Le critique aime le théâtre. Il est à l'affut du bonheur, et de joies à partager. Le critique est une sorte de collectionneur qui a besoin de trouver des perles rares pour continuer à revenir au théâtre malgré les nombreuses médiocrités qui le jonchent, souvent, hélas, avec les meilleures intentions. Car le théâtre qui fait l'enfer du critique est lui aussi pavé de bonnes intentions.

Souvent, l'équipe a vraiment essayé de bien faire, mais il faut beaucoup de travail pour fabriquer des miracles mais cela ne suffit pas. Beaucoup de travail ne garantit pas un bon texte, ni de bons acteurs. Ce sont les forces principales mais si elles sont aux prises avec un metteur en scène qui ne les dirige pas discrètement mais veut les couvrir de ses traces et se montrer lui, sur la scène, dans toute la splendeur de son égo démesuré, à travers de fausses trouvailles et des gadgets divers, c'est encore fichu.

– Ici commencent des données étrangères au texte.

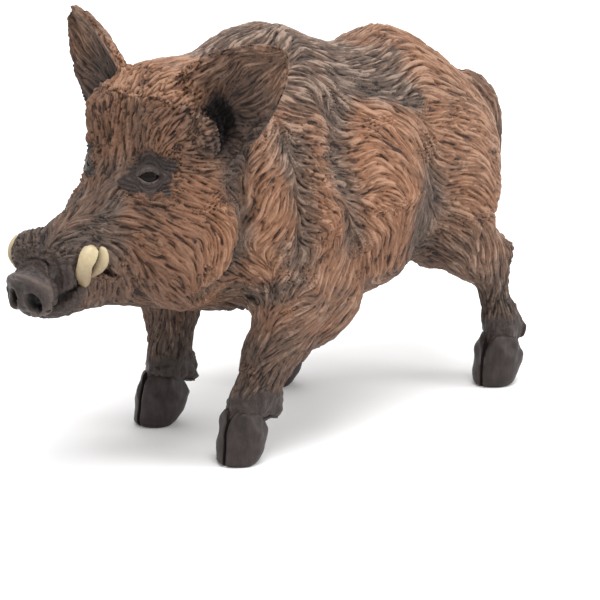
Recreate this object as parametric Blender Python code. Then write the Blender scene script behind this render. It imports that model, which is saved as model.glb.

Parfois, l'équipe n'a vraiment pas essayé de bien faire mais seulement d'utiliser vieux trucs et grosses ficelles pour faire beaucoup d'argent. Car le pire reste à dire : quand le public est peu exigeant et se contente des mauvais plats qu'on lui sert car il ne va pas souvent au théâtre et ne sait pas tout ce que sa vraie magie, quand elle surgit, apporte à chaque vie.

Plus on fait n'importe quoi, n'importe comment... plus l'art est facile... plus la critique est difficile. Oui, ô lectrice, ô lecteur, tu t'en doutais, le critique ne descend pas du ciel, c'est un humain qui, comme toi, aime aimer et rayonner d'amour. Mais il essaie, quand il est intègre, de t'aider à t'y retrouver dans les grandes ou petites escroqueries publicitaires et marketing qui encombrent les médias, annonces et programmes. Car nombre de "journalistes" sont devenus des vendeurs de mauvais spectacles ou autres "produits" - même politiques.

Le critique sert aussi à démêler le langage.